Bu konuda üye ülkelerin ulusal çıkarları kapsamında farklı gelişmeleri birbiriyle bağlayarak ortak yaptırımlar uygulanmasını talep etmesi veya üye ülkelerin yaptırımlara konu olan ülke ile politik veya ekonomik yakınlığı olması gibi etkenler ön plana çıkabiliyor. Bu etkenler oy birliğiyle karar alma gereksinimi ile birleştiğinde insan hakları konusunda yaşanan ihlallere çok yavaş tepki veren ve hatta bu nedenle etkisini yitiren bir AB ortaya çıkıyor.

Tüm bu gelişmeler ve ayrıca geleceğe yönelik dönüşüm fikirleri çerçevesinde demokrasi ve insan haklarına ilişkin değerleri geride bırakmak istemeyen AB, yeni mekanizma ile üçüncü ülkelerde ihlallere sebep olan kişi ve kurumlara yaptırım uygulamayı daha da sıkılaştıracak.

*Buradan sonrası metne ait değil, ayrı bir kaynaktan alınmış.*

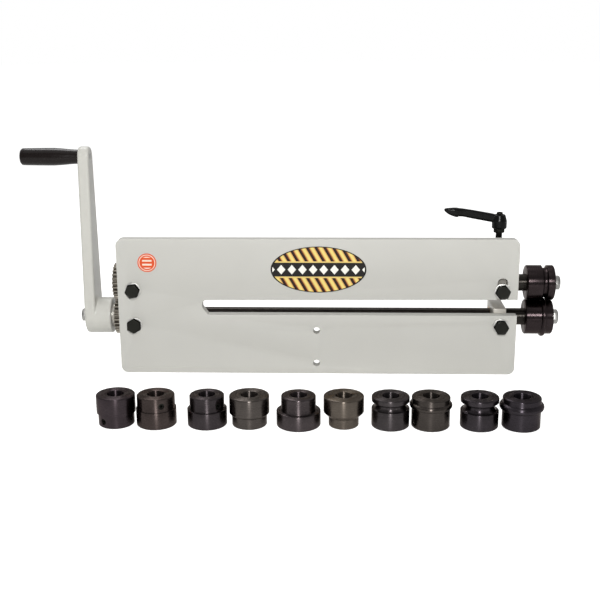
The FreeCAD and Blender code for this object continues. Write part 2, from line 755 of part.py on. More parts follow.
def spindle_parts(prefix, height, shaft_left, tail_bore, has_bead, gear_turn):
    """Everything that turns with one shaft and is alike on both."""
    shaft(f"{prefix}_shaft", height, shaft_left, tail_bore)
    gear(f"{prefix}_gear", height, gear_turn)
    gear_key(f"{prefix}_gear_key", height)
    ring(f"{prefix}_shaft_collar", "-rear_inside + slide_gap", "shaft_collar_length",
         "shaft_radius + running_gap", "gear_boss_diameter / 2", height)
    mounted_die(f"{prefix}_die", height, has_bead)
    die_screw(f"{prefix}_die_screw", height)
    end_fixing(prefix, height)


def crank_arm():
    """Tapered cast arm with rounded edges and a round hub towards the gears."""
    body = new_body("crank_arm", ("-arm_left", "shaft_offset", "lower_axis_height"))
    lean = (size_of("hub_radius") - size_of("tip_radius")) / size_of("crank_radius")
    level = math.sqrt(1 - lean * lean)
    low = (f"{level:.9f} * hub_radius", f"{lean:.9f} * hub_radius")
    high = (f"{level:.9f} * tip_radius", f"crank_radius + {lean:.9f} * tip_radius")
    sketch = new_sketch(body, "YZ_Plane")
    draw_loop(sketch, [
        high,
        (f"-{high[0]}", high[1], "0", "crank_radius", 1),
        (f"-{low[0]}", low[1]),
        (low[0], low[1], "0", "0", 1),
    ])
    pad(body, sketch, "arm_thickness")
    dress_edges(body, "Fillet", "Radius", "arm_round", lambda edge: edge.BoundBox.XLength < 0.01)
    end = "(arm_thickness + hub_length)"
    sketch = new_sketch(body, "XY_Plane")
    draw_loop(sketch, [
        ("arm_round", "0"),
        (end, "0"),
        (end, "hub_radius - 1.5"),
        (f"{end} - 1.5", "hub_radius"),
        ("arm_round", "hub_radius"),
    ])
    turn_about(body, sketch, "Revolution")
    sketch = new_sketch(body, "XY_Plane")
    draw_loop(sketch, [
        ("-1", "0"),
        (f"{end} + 1", "0"),
        (f"{end} + 1", "shaft_radius + running_gap"),
        ("shaft_recess - 0.5", "shaft_radius + running_gap"),
        ("shaft_recess - 0.5", "crank_bolt_diameter / 2 + bolt_hole_gap"),
        ("-1", "crank_bolt_diameter / 2 + bolt_hole_gap"),
    ])
    before = volume_of(body)
    turn_about(body, sketch, "Groove")
    if volume_of(body) > before - 1:
        raise RuntimeError("the bore of the crank cuts nothing")
    sketch = new_sketch(body, "YZ_Plane")
    draw_circle(sketch, "0", "crank_radius", "pin_diameter / 2 + running_gap")
    cut(body, sketch, "arm_thickness", backwards=True)
    return body


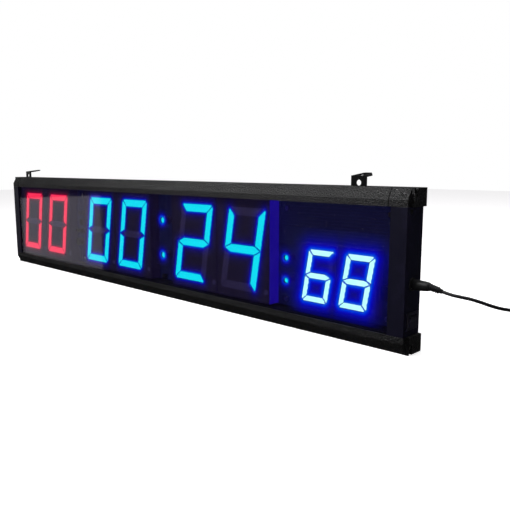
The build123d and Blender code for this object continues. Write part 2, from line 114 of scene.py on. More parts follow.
class Finish:
    def __init__(self, name):
        self.material = bpy.data.materials.new(name)
        self.material.use_nodes = True
        self.tree = self.material.node_tree
        self.tree.nodes.clear()
        self.surface = self.node("ShaderNodeBsdfPrincipled")
        end = self.node("ShaderNodeOutputMaterial")
        self.tree.links.new(self.surface.outputs[0], end.inputs[0])
        self.coordinates = self.node("ShaderNodeTexCoord").outputs["Object"]

    def node(self, kind, settings=None, inputs=None):
        made = self.tree.nodes.new(kind)
        for key, value in (settings or {}).items():
            if key == "stops":
                ramp = made.color_ramp
                while len(ramp.elements) < len(value):
                    ramp.elements.new(0.5)
                for element, (place, colour) in zip(ramp.elements, value):
                    element.position = place
                    element.color = (*colour, 1.0)
            else:
                setattr(made, key, value)
        for key, value in (inputs or {}).items():
            self.feed(made.inputs[key], value)
        return made

    def feed(self, socket, value):
        if isinstance(value, Wire):
            self.tree.links.new(value.socket, socket)
        elif isinstance(value, bpy.types.NodeSocket):
            self.tree.links.new(value, socket)
        elif isinstance(value, (tuple, list)) and len(value) == 3 and socket.type == "RGBA":
            socket.default_value = (*value, 1.0)
        else:
            socket.default_value = value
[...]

Üye ülkelerin önerisiyle gündeme gelecek olan yaptırımların, vatandaşlara ve sivil topluma zarar gelmeyecek şekilde uygulanacağı konusuna özellikle vurgu yapılıyor. Bu anlamda, ihtiyaç duyulduğu takdirde ilaç, gıda, insani yardım veya fon aktarımı sağlanırken,yaptırımların sivillerin mağduriyetini dolaylı yoldan bile olsa artırmama esasıyla hareket edilecek.

Demokrasi, hukukun üstünlüğü ve temel haklar konusunda art arda atılımlar gerçekleştiren AB’nin geleceğini şekillendirirken üçüncü ülkeler ile olan ilişkilerine de rötuşlar yapması, çok kapsamlı dönüşümlerin Türkiye’yi yakından ilgilendirdiğini bir kez daha ortaya koyuyor.